Replace std::unordered_set with a highly efficient sort of 8 elements. cpp STL unordered_set uses closed addressing with chaining, which leads to inefficiencies and takes up a lot of time. In a quick experiment performing MC on connectomics.npy, the following approximate times held:

unordered_set:  29.5 sec. (1.00x)
std::sort: 20 sec (1.47x)
network sort: 18 sec (1.63x)

Thanks to @Vectorized for their stackoverflow answer on generating arbitrary network sorts in C++. https://stackoverflow.com/questions/19790522/very-fast-sorting-of-fixed-length-arrays-using-comparator-networks

ranlu commented 2 years ago

Have you tried faster hash tables, like the ones in google's abseil or facebook's folly?

william-silversmith commented 2 years ago

I considered implementing a specialized hash table as an alternative (open addressing, using bitshifts/masks instead of modulo) but this worked so well I doubt there will be a significant difference.

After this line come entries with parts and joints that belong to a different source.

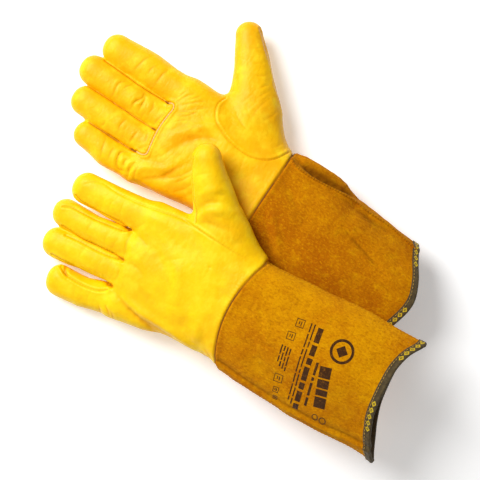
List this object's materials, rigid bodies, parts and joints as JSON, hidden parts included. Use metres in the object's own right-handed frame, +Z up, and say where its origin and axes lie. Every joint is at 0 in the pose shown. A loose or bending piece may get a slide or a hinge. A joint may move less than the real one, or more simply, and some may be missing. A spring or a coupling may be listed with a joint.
{
  "type": "welding gloves",
  "caption": "Pair of long leather TIG welding gauntlets: yellow hand with separate fingers and thumb, suede cuff, taped hem; one palm up, one resting over it.",
  "frame": {"origin": "centre of the pair's box, on the surface they lie on", "axes": "+Z up; +Y along the gloves towards the fingertips; +X towards both thumbs"},
  "size_m": [0.3038, 0.4054, 0.0988],
  "materials": {
    "glove_leather": "fine grain, satin",
    "suede": "napped suede, matte",
    "binding_tape": "woven tape",
    "thread": "twisted thread",
    "welt_leather": "raw cut edge"
  },
  "bodies": {
    "right_hand": {"right_palm_panel": "glove_leather", "right_back_panel": "glove_leather", "right_thumb_gusset": "glove_leather", "right_palm_welt": "welt_leather", "right_thumb_welt": "welt_leather", "right_wrist_seam": "welt_leather"},
    "right_cuff": {"right_cuff_palm_panel": "suede", "right_cuff_back_panel": "suede", "right_cuff_binding": "binding_tape", "right_binding_stitching": "thread", "right_cuff_seam_thumb_side": "suede", "right_cuff_seam_little_side": "suede"},
    "right_thumb": {"right_thumb_front": "glove_leather", "right_thumb_back": "glove_leather"},
    "right_index": {"right_index_front": "glove_leather", "right_index_back": "glove_leather", "right_index_fourchette": "glove_leather"},
    "right_middle": {"right_middle_front": "glove_leather", "right_middle_back": "glove_leather", "right_middle_fourchette": "glove_leather"},
    "right_ring": {"right_ring_front": "glove_leather", "right_ring_back": "glove_leather", "right_ring_fourchette": "glove_leather"},
    "right_little": {"right_little_front": "glove_leather", "right_little_back": "glove_leather", "right_little_fourchette": "glove_leather"},
    "left_hand": {"left_palm_panel": "glove_leather", "left_back_panel": "glove_leather", "left_thumb_gusset": "glove_leather", "left_palm_welt": "welt_leather", "left_thumb_welt": "welt_leather", "left_wrist_seam": "welt_leather"},
    "left_cuff": {"left_cuff_palm_panel": "suede", "left_cuff_back_panel": "suede", "left_cuff_binding": "binding_tape", "left_binding_stitching": "thread", "left_cuff_seam_thumb_side": "suede", "left_cuff_seam_little_side": "suede"},
    "left_thumb": {"left_thumb_front": "glove_leather", "left_thumb_back": "glove_leather"},
    "left_index": {"left_index_front": "glove_leather", "left_index_back": "glove_leather", "left_index_fourchette": "glove_leather"},
    "left_middle": {"left_middle_front": "glove_leather", "left_middle_back": "glove_leather", "left_middle_fourchette": "glove_leather"},
    "left_ring": {"left_ring_front": "glove_leather", "left_ring_back": "glove_leather", "left_ring_fourchette": "glove_leather"},
    "left_little": {"left_little_front": "glove_leather", "left_little_back": "glove_leather", "left_little_fourchette": "glove_leather"}
  },
  "joints": [
    {"name": "right_wrist_fold", "type": "hinge", "parent": "right_hand", "child": "right_cuff", "pos_m": [0.01657, -0.00045, 0.01467], "axis": [0.9976, -0.0698, 0], "range_deg": [0, 25]},
    {"name": "right_thumb_close", "type": "hinge", "parent": "right_hand", "child": "right_thumb", "pos_m": [0.10088, 0.05907, 0.02222], "axis": [0.0022, 0.0313, 0.9995], "range_deg": [0, 30]},
    {"name": "right_index_bend", "type": "hinge", "parent": "right_hand", "child": "right_index", "pos_m": [0.06585, 0.13081, 0.02482], "axis": [0.9976, -0.0698, 0], "range_deg": [0, 60]},
    {"name": "right_middle_bend", "type": "hinge", "parent": "right_hand", "child": "right_middle", "pos_m": [0.03625, 0.13286, 0.02452], "axis": [0.9994, -0.0349, -0.0011], "range_deg": [0, 60]},
    {"name": "right_ring_bend", "type": "hinge", "parent": "right_hand", "child": "right_ring", "pos_m": [0.00883, 0.13477, 0.02445], "axis": [0.9995, -0.0314, -0.0012], "range_deg": [0, 60]},
    {"name": "right_little_bend", "type": "hinge", "parent": "right_hand", "child": "right_little", "pos_m": [-0.01828, 0.13666, 0.02439], "axis": [0.9997, -0.0245, -0.0014], "range_deg": [0, 60]},
    {"name": "left_glove_lift", "type": "slide", "parent": "right_hand", "child": "left_hand", "axis": [0, 0, 1], "range_m": [0, 0.15]},
    {"name": "left_wrist_fold", "type": "hinge", "parent": "left_hand", "child": "left_cuff", "pos_m": [-0.08685, -0.03525, 0.05596], "axis": [-0.9751, -0.0844, -0.2052], "range_deg": [0, 25]},
    {"name": "left_thumb_close", "type": "hinge", "parent": "left_hand", "child": "left_thumb", "pos_m": [-0.01113, 0.03461, 0.0564], "axis": [-0.2777, 0.0844, 0.957], "range_deg": [0, 30]},
    {"name": "left_index_bend", "type": "hinge", "parent": "left_hand", "child": "left_index", "pos_m": [-0.0521, 0.09809, 0.02878], "axis": [-0.974, -0.1016, -0.2024], "range_deg": [0, 60]},
    {"name": "left_middle_bend", "type": "hinge", "parent": "left_hand", "child": "left_middle", "pos_m": [-0.07999, 0.09573, 0.02321], "axis": [-0.9747, -0.0913, -0.2041], "range_deg": [0, 60]},
    {"name": "left_ring_bend", "type": "hinge", "parent": "left_hand", "child": "left_ring", "pos_m": [-0.10749, 0.09335, 0.0175], "axis": [-0.9724, -0.1222, -0.1989], "range_deg": [0, 60]},
    {"name": "left_little_bend", "type": "hinge", "parent": "left_hand", "child": "left_little", "pos_m": [-0.13501, 0.0909, 0.01178], "axis": [-0.9669, -0.17, -0.1905], "range_deg": [0, 60]}
  ]
}
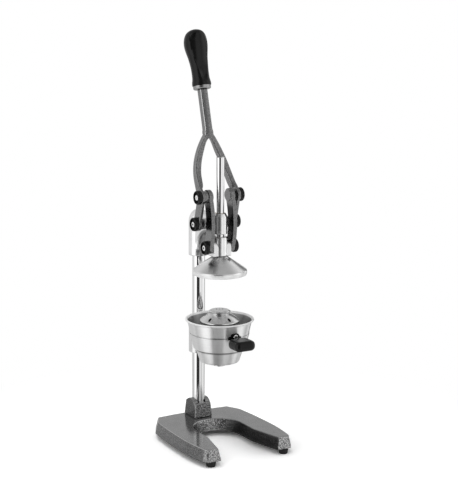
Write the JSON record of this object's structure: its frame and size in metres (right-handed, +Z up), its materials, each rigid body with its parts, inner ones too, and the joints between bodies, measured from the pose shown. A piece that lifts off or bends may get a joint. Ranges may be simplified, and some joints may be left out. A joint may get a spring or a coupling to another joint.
{
  "type": "lever citrus juice press",
  "caption": "Upright lever citrus press: a forked lever and links push a ram and cone down a chrome rod onto a reamer in a lift-out strainer bowl over a juice funnel.",
  "frame": {"origin": "on the floor under the middle of the plan bounding box", "axes": "+Z up, the front of the press with the bowl handle and the open end of the base towards -Y, +X to the viewer's right when the viewer faces the front"},
  "size_m": [0.208, 0.2398, 0.7928],
  "materials": {
    "painted_frame": "grey hammertone enamel, semi gloss, finely mottled",
    "chromed_steel": "bright chrome plate",
    "polished_casting": "polished casting",
    "brushed_sheet": "brushed stainless",
    "satin_casting": "satin, fine turning marks",
    "black_plastic": "black, fine grain, slight sheen",
    "black_rubber": "matt black",
    "bush_bronze": "turned bearing bronze",
    "fastener_steel": "plated steel"
  },
  "bodies": {
    "stand": {"base_casting": "painted_frame", "foot_front_left": "black_rubber", "foot_front_right": "black_rubber", "foot_rear_left": "black_rubber", "foot_rear_right": "black_rubber", "foot_screw_front_left": "fastener_steel", "foot_screw_front_right": "fastener_steel", "foot_screw_rear_left": "fastener_steel", "foot_screw_rear_right": "fastener_steel", "column_socket": "painted_frame", "socket_bolt_left": "fastener_steel", "socket_bolt_right": "fastener_steel", "socket_set_screw": "fastener_steel", "column_tube": "chromed_steel", "bowl_bracket": "brushed_sheet", "bracket_clamp_screw": "fastener_steel", "head_casting": "polished_casting", "head_set_screw_lower": "fastener_steel", "head_set_screw_upper": "fastener_steel", "guide_bush_upper": "bush_bronze", "guide_bush_lower": "bush_bronze", "fulcrum_axle": "fastener_steel", "fulcrum_cap_left": "black_plastic", "fulcrum_cap_right": "black_plastic", "fulcrum_bolt_left": "fastener_steel", "fulcrum_bolt_right": "fastener_steel", "juice_funnel": "brushed_sheet"},
    "lever": {"lever_fork": "painted_frame", "grip_collar": "polished_casting", "lever_grip": "black_plastic", "crank_pin_left": "fastener_steel", "crank_pin_right": "fastener_steel", "crank_spacer_left": "painted_frame", "crank_spacer_right": "painted_frame", "crank_cap_left": "black_plastic", "crank_cap_right": "black_plastic", "crank_bolt_left": "fastener_steel", "crank_bolt_right": "fastener_steel"},
    "links": {"link_left": "painted_frame", "link_right": "painted_frame", "link_pin_left": "fastener_steel", "link_pin_right": "fastener_steel", "link_cap_left": "black_plastic", "link_cap_right": "black_plastic", "link_bolt_left": "fastener_steel", "link_bolt_right": "fastener_steel"},
    "ram": {"ram_rod": "chromed_steel", "crosshead": "polished_casting", "press_cone": "satin_casting", "cone_washer": "fastener_steel", "cone_nut": "fastener_steel"},
    "bowl": {"strainer_bowl": "brushed_sheet", "strainer_disc": "brushed_sheet", "reamer_cone": "satin_casting", "handle_tab": "black_plastic", "handle_grip": "black_plastic", "handle_bolt": "fastener_steel"}
  },
  "joints": [
    {"name": "lever_pull", "type": "hinge", "parent": "stand", "child": "lever", "pos_m": [0, 0.01741, 0.4327], "axis": [1, 0, 0], "range_deg": [0, 120]},
    {"name": "link_swing", "type": "hinge", "parent": "lever", "child": "links", "pos_m": [0, 0.00341, 0.4857], "axis": [1, 0, 0], "range_deg": [-105.2, 0]},
    {"name": "ram_slide", "type": "slide", "parent": "stand", "child": "ram", "axis": [0, 0, -1], "range_m": [0, 0.08929]},
    {"name": "bowl_turn", "type": "hinge", "parent": "stand", "child": "bowl", "pos_m": [0, -0.00089, 0.2238], "axis": [0, 0, 1], "range_deg": [-120, 120]}
  ],
  "couplings": [
    {"joint": "link_swing", "follows": "lever_pull", "ratio": -0.87622},
    {"joint": "ram_slide", "follows": "lever_pull", "m_per_rad": 0.042608}
  ]
}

I need to profile it though, which takes a little bit of annoying setup.

william-silversmith commented 2 years ago

This is a really bad micro benchmark, but I think the network sort is taking 125ns. With 512^3 and a chunk size of 2x2x2, that amounts to 2.1 seconds of run time, which seems about right. A better hash could maybe push that down further, below 1µs we're really getting into assembly optimization territory.

ranlu commented 2 years ago

As far as I understand, abseil is already using sse to check 16 keys everytime. this is one of their highlights https://abseil.io/about/design/swisstables#metadata-lookup

william-silversmith commented 2 years ago

This looks like a really interesting library. I would like to avoid adding another big dependency (zi_lib is already a headache). Once I do some profiling, I'll give it a look. My suspicion is that this operation is now about 10% of the total MC runtime -- big enough to be non-trivial but also small enough that to see real improvement we'd have to see a 2x performance improvement. It's gonna be pretty tough to beat the key lookup here since it's a linear scan of the array. Insertion is more important.